### The exercise
Print the whole listing exactly.

━━━━━━━━━━━━━━━━━━━━

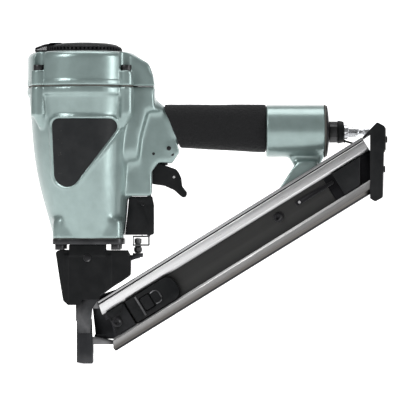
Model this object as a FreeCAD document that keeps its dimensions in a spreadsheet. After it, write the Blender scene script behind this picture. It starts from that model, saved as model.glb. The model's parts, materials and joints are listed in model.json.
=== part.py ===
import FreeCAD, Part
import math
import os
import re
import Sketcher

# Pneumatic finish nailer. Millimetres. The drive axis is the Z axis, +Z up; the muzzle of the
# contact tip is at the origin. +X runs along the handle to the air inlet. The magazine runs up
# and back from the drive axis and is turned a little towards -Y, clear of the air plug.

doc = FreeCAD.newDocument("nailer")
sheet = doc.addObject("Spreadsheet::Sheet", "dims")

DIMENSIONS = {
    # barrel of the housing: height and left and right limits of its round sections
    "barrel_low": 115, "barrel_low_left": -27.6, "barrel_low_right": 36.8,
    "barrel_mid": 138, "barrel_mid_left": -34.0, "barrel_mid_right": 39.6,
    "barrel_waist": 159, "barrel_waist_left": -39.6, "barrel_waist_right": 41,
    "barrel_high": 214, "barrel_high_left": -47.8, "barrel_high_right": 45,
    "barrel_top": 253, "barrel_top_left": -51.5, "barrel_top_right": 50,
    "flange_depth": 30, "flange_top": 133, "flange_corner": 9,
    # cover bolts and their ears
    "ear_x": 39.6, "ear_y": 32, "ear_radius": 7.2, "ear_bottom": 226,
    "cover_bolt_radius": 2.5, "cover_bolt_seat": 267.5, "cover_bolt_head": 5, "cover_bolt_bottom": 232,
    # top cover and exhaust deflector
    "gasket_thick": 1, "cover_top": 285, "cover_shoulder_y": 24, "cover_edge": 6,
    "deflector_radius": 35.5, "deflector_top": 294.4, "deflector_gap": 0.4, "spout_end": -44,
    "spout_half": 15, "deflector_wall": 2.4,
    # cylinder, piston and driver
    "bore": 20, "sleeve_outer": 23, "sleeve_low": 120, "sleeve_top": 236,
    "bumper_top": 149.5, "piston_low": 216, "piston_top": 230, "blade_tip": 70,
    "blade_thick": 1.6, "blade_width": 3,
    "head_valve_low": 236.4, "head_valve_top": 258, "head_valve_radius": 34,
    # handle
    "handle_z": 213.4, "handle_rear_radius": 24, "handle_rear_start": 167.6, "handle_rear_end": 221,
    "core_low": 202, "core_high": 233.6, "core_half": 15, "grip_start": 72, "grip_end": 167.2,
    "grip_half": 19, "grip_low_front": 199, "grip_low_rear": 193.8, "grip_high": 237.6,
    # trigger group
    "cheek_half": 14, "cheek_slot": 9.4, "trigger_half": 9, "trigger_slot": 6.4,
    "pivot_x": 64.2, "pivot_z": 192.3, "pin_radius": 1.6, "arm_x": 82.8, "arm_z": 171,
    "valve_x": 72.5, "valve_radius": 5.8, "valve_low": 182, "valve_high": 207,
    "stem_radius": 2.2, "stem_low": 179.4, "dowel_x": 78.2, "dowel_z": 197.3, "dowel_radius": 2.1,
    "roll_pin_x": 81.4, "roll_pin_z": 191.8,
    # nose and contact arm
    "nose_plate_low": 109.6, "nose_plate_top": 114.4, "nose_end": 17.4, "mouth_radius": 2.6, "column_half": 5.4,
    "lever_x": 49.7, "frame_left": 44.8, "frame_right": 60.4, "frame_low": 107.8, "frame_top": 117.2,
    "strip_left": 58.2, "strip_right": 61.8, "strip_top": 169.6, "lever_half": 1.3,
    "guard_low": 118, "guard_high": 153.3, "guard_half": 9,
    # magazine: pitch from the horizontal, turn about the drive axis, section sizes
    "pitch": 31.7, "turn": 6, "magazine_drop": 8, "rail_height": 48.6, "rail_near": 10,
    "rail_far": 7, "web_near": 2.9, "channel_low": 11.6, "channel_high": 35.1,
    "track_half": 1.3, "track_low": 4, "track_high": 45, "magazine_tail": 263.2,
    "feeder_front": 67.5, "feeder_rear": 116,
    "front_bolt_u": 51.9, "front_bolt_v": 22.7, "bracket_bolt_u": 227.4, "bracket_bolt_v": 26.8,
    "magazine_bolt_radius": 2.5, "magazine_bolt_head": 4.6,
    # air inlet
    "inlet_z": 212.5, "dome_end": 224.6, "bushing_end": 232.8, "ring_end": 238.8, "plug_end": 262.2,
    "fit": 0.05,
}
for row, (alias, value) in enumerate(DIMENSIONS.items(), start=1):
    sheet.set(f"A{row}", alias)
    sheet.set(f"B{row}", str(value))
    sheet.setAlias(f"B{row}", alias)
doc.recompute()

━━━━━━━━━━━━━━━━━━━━

### Response below
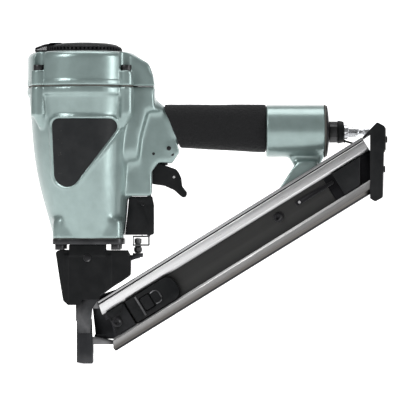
Model this object as a FreeCAD document that keeps its dimensions in a spreadsheet. After it, write the Blender scene script behind this picture. It starts from that model, saved as model.glb. The model's parts, materials and joints are listed in model.json.
=== part.py ===
import FreeCAD, Part
import math
import os
import re
import Sketcher

# Pneumatic finish nailer. Millimetres. The drive axis is the Z axis, +Z up; the muzzle of the
# contact tip is at the origin. +X runs along the handle to the air inlet. The magazine runs up
# and back from the drive axis and is turned a little towards -Y, clear of the air plug.

doc = FreeCAD.newDocument("nailer")
sheet = doc.addObject("Spreadsheet::Sheet", "dims")

DIMENSIONS = {
    # barrel of the housing: height and left and right limits of its round sections
    "barrel_low": 115, "barrel_low_left": -27.6, "barrel_low_right": 36.8,
    "barrel_mid": 138, "barrel_mid_left": -34.0, "barrel_mid_right": 39.6,
    "barrel_waist": 159, "barrel_waist_left": -39.6, "barrel_waist_right": 41,
    "barrel_high": 214, "barrel_high_left": -47.8, "barrel_high_right": 45,
    "barrel_top": 253, "barrel_top_left": -51.5, "barrel_top_right": 50,
    "flange_depth": 30, "flange_top": 133, "flange_corner": 9,
    # cover bolts and their ears
    "ear_x": 39.6, "ear_y": 32, "ear_radius": 7.2, "ear_bottom": 226,
    "cover_bolt_radius": 2.5, "cover_bolt_seat": 267.5, "cover_bolt_head": 5, "cover_bolt_bottom": 232,
    # top cover and exhaust deflector
    "gasket_thick": 1, "cover_top": 285, "cover_shoulder_y": 24, "cover_edge": 6,
    "deflector_radius": 35.5, "deflector_top": 294.4, "deflector_gap": 0.4, "spout_end": -44,
    "spout_half": 15, "deflector_wall": 2.4,
    # cylinder, piston and driver
    "bore": 20, "sleeve_outer": 23, "sleeve_low": 120, "sleeve_top": 236,
    "bumper_top": 149.5, "piston_low": 216, "piston_top": 230, "blade_tip": 70,
    "blade_thick": 1.6, "blade_width": 3,
    "head_valve_low": 236.4, "head_valve_top": 258, "head_valve_radius": 34,
    # handle
    "handle_z": 213.4, "handle_rear_radius": 24, "handle_rear_start": 167.6, "handle_rear_end": 221,
    "core_low": 202, "core_high": 233.6, "core_half": 15, "grip_start": 72, "grip_end": 167.2,
    "grip_half": 19, "grip_low_front": 199, "grip_low_rear": 193.8, "grip_high": 237.6,
    # trigger group
    "cheek_half": 14, "cheek_slot": 9.4, "trigger_half": 9, "trigger_slot": 6.4,
    "pivot_x": 64.2, "pivot_z": 192.3, "pin_radius": 1.6, "arm_x": 82.8, "arm_z": 171,
    "valve_x": 72.5, "valve_radius": 5.8, "valve_low": 182, "valve_high": 207,
    "stem_radius": 2.2, "stem_low": 179.4, "dowel_x": 78.2, "dowel_z": 197.3, "dowel_radius": 2.1,
    "roll_pin_x": 81.4, "roll_pin_z": 191.8,
    # nose and contact arm
    "nose_plate_low": 109.6, "nose_plate_top": 114.4, "nose_end": 17.4, "mouth_radius": 2.6, "column_half": 5.4,
    "lever_x": 49.7, "frame_left": 44.8, "frame_right": 60.4, "frame_low": 107.8, "frame_top": 117.2,
    "strip_left": 58.2, "strip_right": 61.8, "strip_top": 169.6, "lever_half": 1.3,
    "guard_low": 118, "guard_high": 153.3, "guard_half": 9,
    # magazine: pitch from the horizontal, turn about the drive axis, section sizes
    "pitch": 31.7, "turn": 6, "magazine_drop": 8, "rail_height": 48.6, "rail_near": 10,
    "rail_far": 7, "web_near": 2.9, "channel_low": 11.6, "channel_high": 35.1,
    "track_half": 1.3, "track_low": 4, "track_high": 45, "magazine_tail": 263.2,
    "feeder_front": 67.5, "feeder_rear": 116,
    "front_bolt_u": 51.9, "front_bolt_v": 22.7, "bracket_bolt_u": 227.4, "bracket_bolt_v": 26.8,
    "magazine_bolt_radius": 2.5, "magazine_bolt_head": 4.6,
    # air inlet
    "inlet_z": 212.5, "dome_end": 224.6, "bushing_end": 232.8, "ring_end": 238.8, "plug_end": 262.2,
    "fit": 0.05,
}
for row, (alias, value) in enumerate(DIMENSIONS.items(), start=1):
    sheet.set(f"A{row}", alias)
    sheet.set(f"B{row}", str(value))
    sheet.setAlias(f"B{row}", alias)
doc.recompute()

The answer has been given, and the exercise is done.